Massimo D’Amaro, primo allenatore di Francesco Camarda, ha raccontato il giovane attaccante rossonero a SportWeek. Queste le sue parole:

Su come lo descriverebbe: “Sono quasi vent’anni che alleno bambini: facendo due conti, ne avrò visti millecinquecento. Camarda è il più forte di tutti. Da noi è stato una sola stagione, ma è bastata perché tutti capissimo che era diverso dagli altri. Se devo descriverlo con una parola sola, userei ‘estro’. Col pallone faceva quello che voleva, segnava in qualsiasi modo. A quell’età gli metti il pallone tra i piedi e gli chiedi di condurlo in avanti. La maggior parte dei bambini così piccoli se lo lascia inevitabilmente scappare. Camarda no: lui lo teneva attaccato al piede. Era diverso anche fisicamente, più alto e grosso degli altri. Si giocava cinque contro cinque, ovviamente senza ruoli predefiniti o schemi. Noi però uno l’avevamo. Per meglio dire, era Camarda che ce l’aveva nella sua testa: dare la palla a lui che faceva gol”.

Se gli chiedeva di passarla ai compagni: “Sì, ma è bello anche lasciare che i bambini sprigionino la loro fantasia, lasciandoli liberi di provare l’uno contro uno. Francesco prendeva la palla e andava dritto verso la porta. I compagni non dicevano nulla? No, perché i bambini sono contenti se vedono la palla finire in porta. Che poi sia uno o l’altro a mettercela, va bene uguale. Quell’anno le abbiamo vinte tutte tranne una, contro una squadra in cui c’era un bambino che poi pure è andato al Milan”.

Sul passaggio al Milan: “Un giorno arriva al campo un osservatore del Milan, Giovanni Vallelonga. Parla coi nostri dirigenti e con i genitori di Francesco. Dopo qualche giorno, Camarda non lo vedo più. Torna dopo tre o quattro mesi. ‘Che è successo?’, gli chiedo. Scopro che il suo istruttore al Milan lo aveva rimproverato vedendolo svogliato e distratto, e gli aveva detto: ‘se fai così, torna pure all’Afforese. E lui aveva risposto: va bene, ci torno. Capito, che personalità?”.
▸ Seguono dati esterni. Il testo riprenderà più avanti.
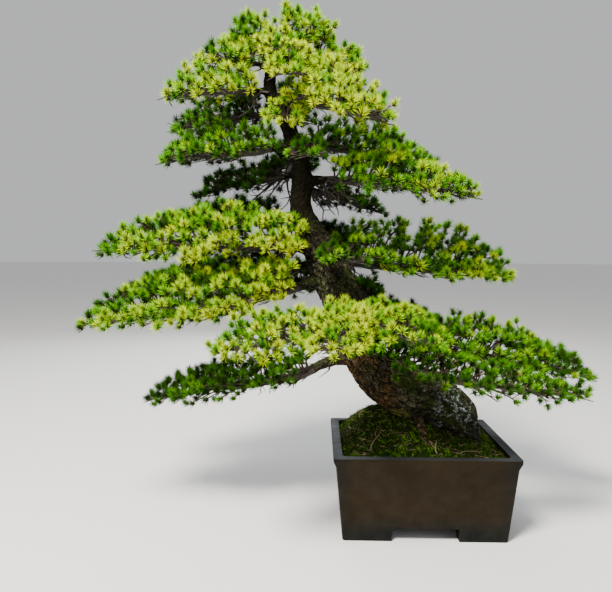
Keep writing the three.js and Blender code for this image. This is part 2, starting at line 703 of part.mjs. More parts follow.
function sprayGeometry(limb, random) {
  const { name, line, bare, radiusAt } = limb;
  const skin = new Skin();
  const from = bare + GAP;
  const leafy = line.length - from;
  const distances = [...steps(from, line.length - WHORL_LENGTH, LIMB_STEP), line.length];
  const rings = distances.map((distance) => {
    const heading = line.heading(distance);
    return skin.addRing(line.at(distance), heading, RING_START, radiusAt(distance), LIMB_SIDES);
  });
  skin.addCap(rings[0], true);
  const walls = rings.slice(1).map((ring, i) => skin.bridge(rings[i], ring));
  const cap = skin.addCap(rings.at(-1), false);

  const shoots = [];
  const count = Math.max(2, Math.round(leafy / SHOOT_SPACING));
  for (let i = 0; i < count; i += 1) {
    const share = (i + SHOOT_START) / count;
    const distance = from + leafy * share;
    const angle = radians(SHOOT_ANGLES[i % SHOOT_ANGLES.length]);
    const segment = Math.max(1, distances.findIndex((end) => end > distance));
    const [near, far] = [distances[segment - 1], distances[segment]];
    const root = {
      point: line.at(near).lerp(line.at(far), (distance - near) / (far - near)),
      heading: line.heading(distance),
      radius: radiusAt(distance),
    };
    const direction = shootDirection(root.heading, angle, random);
    const length = domeReach(limb, share, angle) * THREE.MathUtils.lerp(...SHOOT_LENGTHS, random());
    const owner = `${name}/${i}`;
    const shoot = SHOOT_SHRINKS
      .map((shrink) => Math.max(SHORTEST_SHOOT, length * shrink))
      .reduce((grown, tried) => grown ?? shootGeometry(root, direction, tried, owner, name, random), null);
    if (shoot) shoots.push(shoot);
  }
  const axis = line.heading(line.length);
  needleWhorl(skin, walls.at(-1), axis, name, name, random);
  needleTip(skin, cap, line.at(line.length), axis, name, name);
  return join(skin.toGeometry(), ...shoots);
}

// Shoots fan out round the limb and fork off it toward its tip
function shootDirection(heading, angle, random) {
  const level = heading.clone().setZ(0);
  if (level.length() < LEAST_LEVEL) level.set(random() - 0.5, random() - 0.5, 0);
  level.normalize();
  const across = new THREE.Vector3().crossVectors(level, UP);
  const high = Math.sin(angle);
  const fork = radians(THREE.MathUtils.lerp(...SHOOT_FORKS, high) + FORK_JITTER * (random() - 0.5));
  return level.multiplyScalar(Math.cos(fork))
    .addScaledVector(across, Math.sin(fork) * Math.cos(angle))
    .addScaledVector(UP, Math.sin(fork) * high);
}

// Assembly

const materials = {
  ceramic: new THREE.MeshStandardMaterial({ color: 0x4a4442, roughness: 0.7, metalness: 0 }),
  plastic: new THREE.MeshStandardMaterial({ color: 0x202422, roughness: 0.6, metalness: 0 }),
  soil: new THREE.MeshStandardMaterial({ color: 0x4b3829, roughness: 1, metalness: 0 }),
  moss: new THREE.MeshStandardMaterial({ color: 0x39481c, roughness: 1, metalness: 0 }),
  bark: new THREE.MeshStandardMaterial({ color: 0x3a2e27, roughness: 0.95, metalness: 0 }),
  needles: new THREE.MeshStandardMaterial({ color: 0x6f9a2a, roughness: 0.6, metalness: 0 }),
};

const tree = new THREE.Group();

function addPiece(name, geometry, material) {
  const piece = new THREE.Mesh(geometry, materials[material].clone());
  piece.name = name;
  tree.add(piece);
  return piece;
}

addPiece('pot', potGeometry(), 'ceramic');

const screenHeight = POT_FLOOR + GAP + SCREEN_THICKNESS / 2;
const screenHoles = [-1, 1].map((side, i) => {
  const x = (side * DRAIN_SPACING) / 2;
  addPiece(`drain_screen_${i + 1}`, screenGeometry(), 'plastic').position.set(x, 0, screenHeight);
  const size = SCREEN_SIZE + 2 * GAP;
  const hole = new THREE.BoxGeometry(size, size, 2 * (SCREEN_THICKNESS + 2 * GAP));
  return hole.translate(x, 0, POT_FLOOR);
});

const treeHole = join(...rootedFoot(TREE_CLEARANCE));
addPiece('soil', soilGeometry(treeHole, screenHoles), 'soil');
addPiece('moss', mossGeometry(treeHole), 'moss');
addPiece('trunk', trunkGeometry(), 'bark');

fillAir(trunkLine, 0, trunkLine.length, (distance) => trunkRadius(distance) * BOW_COVER, 'trunk');
limbs.forEach((limb) => fillAir(limb.line, 0, limb.bare, limb.radiusAt, 'trunk'));
limbs.forEach((limb) => fillAir(limb.line, limb.bare, limb.line.length, limb.radiusAt, limb.name));
limbs.forEach((limb, i) => {
  addPiece(`spray_${limb.name}`, sprayGeometry(limb, randomSource(SEED + i)), 'needles');
});

// The origin is put under the middle of the whole object
const box = new THREE.Box3().setFromObject(tree);
const middle = box.getCenter(new THREE.Vector3());
tree.position.set(-middle.x, -middle.y, -box.min.z);

export default tree;
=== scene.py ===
"""A leaning japanese white pine in a rectangular footed pot.

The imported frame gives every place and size. This script lays the fine forms over it: grown bark, surface
roots, cushions of moss, fired clay with worn edges, and for each spray its twigs and its tufts of needles.
Lengths in the tables are millimetres, measured from the middle of the pot's underside.
"""
import math
from itertools import product

import bmesh
import bpy
import numpy as np
from mathutils import Matrix, Vector

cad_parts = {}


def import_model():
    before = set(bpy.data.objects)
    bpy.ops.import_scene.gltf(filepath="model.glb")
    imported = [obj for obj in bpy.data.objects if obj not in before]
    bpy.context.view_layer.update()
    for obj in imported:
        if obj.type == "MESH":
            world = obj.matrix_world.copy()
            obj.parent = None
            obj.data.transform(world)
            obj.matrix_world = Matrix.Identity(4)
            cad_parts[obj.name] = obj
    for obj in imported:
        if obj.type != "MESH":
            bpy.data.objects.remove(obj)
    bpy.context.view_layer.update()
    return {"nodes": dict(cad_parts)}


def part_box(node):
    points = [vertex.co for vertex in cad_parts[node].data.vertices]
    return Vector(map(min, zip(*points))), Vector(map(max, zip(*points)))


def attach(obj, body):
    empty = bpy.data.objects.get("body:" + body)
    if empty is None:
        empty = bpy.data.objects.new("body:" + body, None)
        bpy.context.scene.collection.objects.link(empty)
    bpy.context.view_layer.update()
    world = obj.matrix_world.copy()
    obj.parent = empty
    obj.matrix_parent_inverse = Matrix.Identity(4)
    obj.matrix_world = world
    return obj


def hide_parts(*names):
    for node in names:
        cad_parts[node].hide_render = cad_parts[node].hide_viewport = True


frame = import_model()

POT_LOW, POT_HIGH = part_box("pot")
POT_X, POT_Y = (POT_LOW.x + POT_HIGH.x) / 2, (POT_LOW.y + POT_HIGH.y) / 2
POT_CENTRE = np.array([POT_X, POT_Y, POT_LOW.z])
UP = np.array([0.0, 0.0, 1.0])
FULL_TURN = 2 * math.pi
SPAN_STEPS = 24
GROUND_SEED = 11
FIRST_SPRAY_SEED = 100

# Camera, solved from the pot's edges
PHOTO_WIDTH = 612
FOCAL_PIXELS = 578.5
SENSOR_WIDTH = 36
EYE = (-211, -1214, 556)
YAW, PITCH, ROLL = math.radians(-1.21), math.radians(-4.12), math.radians(0.24)

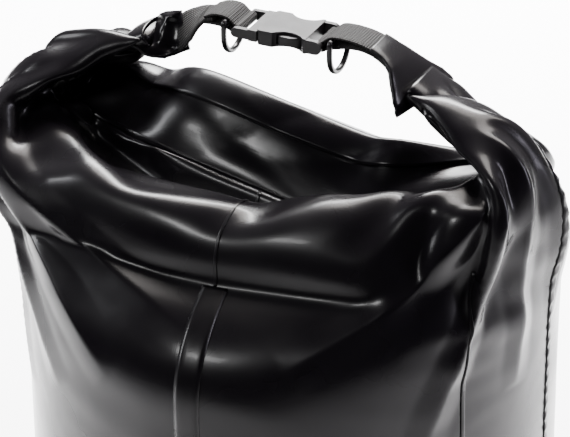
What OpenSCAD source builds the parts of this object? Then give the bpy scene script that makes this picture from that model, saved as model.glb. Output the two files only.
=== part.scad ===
// Roll-top dry bag, closed: the mouth is rolled down and its two ends are buckled into a carrying loop.
// Millimetres. Origin at the middle of the base, on the floor. +Z up, +X along the roll and the buckle,
// front towards -Y.

/* [Body] */
// Outer radius of the fabric body
body_r = 187; // [180:1:192]
// Height at which the straight wall turns over into the shoulder
rim_z = 452; // [440:1:460]
// How far the full body bulges just under the shoulders, at the two sides
side_bulge = 4; // [0:0.5:6]
// Wall thickness of the body panels
panel_t = 2; // [1:0.5:3]
// Thickness of the round base panel
base_t = 2.5; // [2:0.5:4]
// Height of the welded base band
welt_h = 26; // [15:1:40]

/* [Roll] */
// Height of the fold line where the panels enter the roll, at the middle
fold_mid_z = 505; // [500:1:508]
// Height of the fold line at its two ends
fold_end_z = 510; // [505:1:514]
// Half the length of the roll
roll_half = 104; // [95:1:110]
// Half the height of the flat roll, at the middle
roll_mid_a = 34; // [30:1:38]
// Half the height of the flat roll, at its ends
roll_end_a = 19; // [16:1:24]
// Half the thickness of the flat roll
roll_b = 9.5; // [8:0.5:12]
// Number of turns in the roll
roll_turns = 2; // [1.5:0.25:2.25]
// Tilt of the roll to the front at its middle, in degrees from upright
roll_tilt_mid = 45; // [30:1:55]
// Tilt of the roll to the front at its ends
roll_tilt_end = 15; // [5:1:30]

/* [Loop] */
// Height of the middle of the buckle
loop_z = 600; // [595:1:610]
// Width of the webbing
web_w = 25; // [20:1:25]
// Thickness of the webbing
web_t = 1.8; // [1.2:0.1:2]
// Distance of the D-ring bars from the middle of the buckle
ring_x = 38; // [37.5:0.5:40]

/* [Buckle] */
// Width of the buckle
buckle_w = 33; // [32:0.5:36]
// Thickness of the female half
female_t = 10.5; // [10:0.5:12]
// Thickness of the male frame
male_t = 8; // [7:0.5:9]
// Distance of each end bar from the middle of the buckle
bar_x = 30.3; // [29:0.1:31]
// Radius of the two end bars
bar_r = 2.2; // [2:0.1:2.4]

/* [Hidden] */

fabric_color = "#1d1a1f";
webbing_color = "#141214";
plastic_color = "#2a272a";

// Directions round the body are degrees from the front, positive towards +X.
phi_step = 6;
phi_front = 6;
phi_right_front = 66;
phi_right_side = 102;
phi_left_side = -phi_right_side;

wall_rows = [0, 0.06, 0.25, 0.45, 0.65, 0.82, 0.93, 1];
shoulder_rows = 13;
shoulder_row0 = len(wall_rows);
row_count = shoulder_row0 + shoulder_rows;

fold_half = 106;
fold_y = 4;
fold_gap = 3.5;
fold_t = 0.8;
shoulder_rise_mid = 16;
shoulder_rise_side = 66;
shoulder_top_mid = 461;
shoulder_top_side = 568;
shoulder_top_power = 1.4;
shoulder_in_mid = 0.29;
shoulder_in_side = 0.8;

crest_z = 540;
crest_end_rise = 32;
crest_y = 2;
roll_pitch = 2.6;
roll_t = 1.4;
roll_side_points = 18;
roll_stations = 24;
strip_t = 1;
strip_gap = 1.35;
strip_end = 108;

tab_t = 3.2;
tab_in_w = 29;
tab_out_w = 48;
tab_in = [77, 592];
tab_out = [111, 574];
tab_drop = 16;

web_gap = 0.25;
web_joined_x = 62;
web_high_z = 608;

ring_r = 2;
ring_half = 15;
ring_leg = 10;
ring_z = 604.8;

mouth_x = -13.5;
mouth_gap = 0.2;
end_x = bar_x + bar_r;
female_slot_x = 21.5;
male_slot_x = 20;
rail_t = 3.4;
female_rail_h = 9.4;
male_rail_h = 6.8;
cavity_y = 14.3;
cavity_z = 3.7;
cavity_end = 18.4;
window_x = 8.5;
window_y = 25.8;
window_r = 14.5;
prong_root_x = -15.9;
prong_y = 9.6;
prong_w = 3.2;
prong_h = 6.4;
prong_tip_x = 16.2;
head_x = 0.6;
head_y = 15.8;
root_r = 1.7;
root_gap = 0.2;
guide_w = 3;
guide_x = 12;

function mix(a, b, t) = a + (b - a) * t;
function smooth(t) = t * t * (3 - 2 * t);
function unit(v) = v / norm(v);
function bezier(a, b, c, d, t) =
    pow(1 - t, 3) * a + 3 * pow(1 - t, 2) * t * b + 3 * (1 - t) * t * t * c + pow(t, 3) * d;

// 0 at the front and the back of the body, 1 at its two sides
function sideness(phi) = pow(abs(sin(phi)), 2.4);
function outward(phi) = [sin(phi), -cos(phi), 0];
function fold_z(x) = mix(fold_mid_z, fold_end_z, pow(abs(x) / fold_half, 2));

// The fold line runs from side seam to side seam, once along the front panels and once along the back one.
function turned(phi) = phi > 180 ? phi - 360 : phi;
function fold_share(phi) =
    abs(turned(phi)) <= phi_right_side
        ? sin(90 * turned(phi) / phi_right_side)
        : sign(turned(phi)) * sin(90 * (180 - abs(turned(phi))) / (180 - phi_right_side));
// The front and back layers lie side by side there, and join at the ends.
function fold_side(phi) = abs(turned(phi)) <= phi_right_side ? -1 : 1;
function fold_point(phi) =
    let (share = fold_share(phi), x = fold_half * share)
    [x, fold_y + fold_side(phi) * fold_gap * (1 - share * share), fold_z(x)];

function wall_point(phi, t) =
    outward(phi) * (body_r + side_bulge * sideness(phi) * smooth(t)) + [0, 0, mix(base_t, rim_z, t)];
function shoulder_point(phi, t) =
    let (
        s = sideness(phi),
        rim = wall_point(phi, 1),
        mid = fold_point(phi),
        inner = mix(shoulder_in_mid, shoulder_in_side, s),
        steep = rim + [0, 0, mix(shoulder_rise_mid, shoulder_rise_side, s)],
        top_z = mix(shoulder_top_mid, shoulder_top_side, pow(s, shoulder_top_power)),
        top = [mix(mid.x, rim.x, inner), mix(mid.y, rim.y, inner), top_z]
    )
    bezier(rim, steep, top, mid, t);

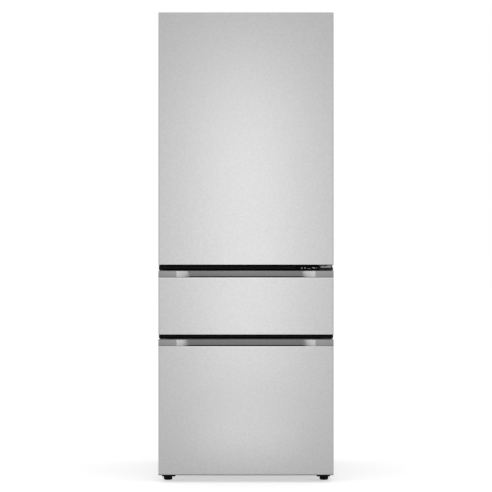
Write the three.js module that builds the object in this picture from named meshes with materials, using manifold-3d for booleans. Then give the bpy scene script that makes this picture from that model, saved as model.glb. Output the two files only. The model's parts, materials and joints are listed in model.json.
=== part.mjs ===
// A three-door standing kimchi refrigerator: a hinged upper door over two pull-out drawers.
// Millimetres, +Z up. The front looks along -Y, and the origin is on the floor under the middle of the box.
import * as THREE from "three";
import { mergeVertices } from "three/addons/utils/BufferGeometryUtils.js";
import Module from "manifold-3d";

const wasm = await Module();
wasm.setup();

// ---------------------------------------------------------------- driving dimensions

// Overall size, and the stack of the front from the floor up.
const WIDTH = 666; // over the doors
const DEPTH = 737; // handle face to machine room cover
const FLOOR_GAP = 28; // floor to the lower drawer
const LOWER_PANEL = 490.5; // steel of the lower drawer
const MIDDLE_PANEL = 217.5; // steel of the middle drawer
const DOOR_HEIGHT = 959.5;
const HANDLE_BAND = 26; // metal handle and the shadow line under it
const LOWER_GAP = 17.5; // open slot over the lower handle
const UPPER_GAP = 22; // open slot over the middle handle

// Fronts.
const SHEET = 1; // steel of skins and case
const FRONT_THICK = 62; // steel face to inner face of a door or drawer front
const SKIN_RADIUS = 4; // vertical edges of the steel fronts
const HEM = 8; // lip folded in at the back of a steel front
const HANDLE_PROUD = 1.5; // handle face ahead of the steel
const HANDLE_FACE = 6.5; // thickness of the handle's front wall
const HANDLE_WALL = 3; // and of its top and hook
const HANDLE_SHADOW = 1; // gap under the handle
const HOOK_REACH = 12.5; // how far the handle's top turns back
const HOOK_DROP = 9; // and down again
const SCOOP_SIDE = 67; // a front's edge to the scoop in its handle
const SCOOP_RUN = 54; // length over which the scoop deepens, at each end
const SCOOP_DEPTH = 2;
const SCOOP_TURN = 3; // how much deeper it gets at the lower edge
const SCOOP_LIFT = 3; // handle's lower edge rises in the scoop
const GRIP_WIDTH = 38; // finger channel, handle to back wall
const GRIP_DEPTH = 7; // channel floor below the steel's top edge
const GRIP_CAP_DEPTH = 18; // cap below the steel's top edge
const GRIP_END = 7; // wall that closes each end of the channel
const CAP_UNDER_HOOK = 0.5; // cap's top below the underside of the handle's top
const DOOR_BOTTOM_CAP = 20;
const POCKET_DEPTH = 12; // finger pocket under the upper door
const POCKET_WIDTH = 24;
const POCKET_LIP = 10; // pocket behind the steel face
const LINER = 2; // plastic walls

// Seals, between the fronts and the cabinet.
const SEAL_GAP = 9; // fronts to cabinet face
const SEAL_WIDTH = 16;
const SEAL_GROOVE = 2; // width and depth
const SEAL_INSET = 16; // seal's outer edge inside a front's edge
const SEAL_MARGIN = 4; // seal's inner edge to a compartment
const PLUG_REACH = 14; // raised back of a front, past the cabinet face
const PLUG_CLEAR = 8; // and its room all round in the compartment

// Cabinet.
const CASE_INSET = 1; // case inside the fronts' sides
const DOOR_OVER_CASE = 17; // door's top above the case
const CASE_BOTTOM = 34;
const SIDE_WALL = 48; // case to compartment
const BACK_WALL = 62;
const CEILING = 50;
const LOWER_FLOOR = 100; // floor of the lower compartment
const REAR_PROUD = 12.5; // machine room cover behind the back panel
const LINER_FLANGE = 10;
const DECK_LEVEL = 48; // underside of the insulation's floor plate
const DECK = 1.5;
const MACHINE_DEPTH = 190;
const MACHINE_TOP = 262;
const STEP_WALL = 45; // insulation between machine room and lower compartment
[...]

Se per lui può diventare un campione: “Sì. Francesco è fatto per il calcio. Oltre ai piedi, ha pure la testa giusta. E gli farei respirare subito l’aria della prima squadra: allenarsi e andare in panchina lì, piuttosto che nell’U23, gli farebbe bene. Già in Primavera gioca tre anni sotto età, eppure fa la differenza. Inutile ritardare l’inserimento tra i grandi”.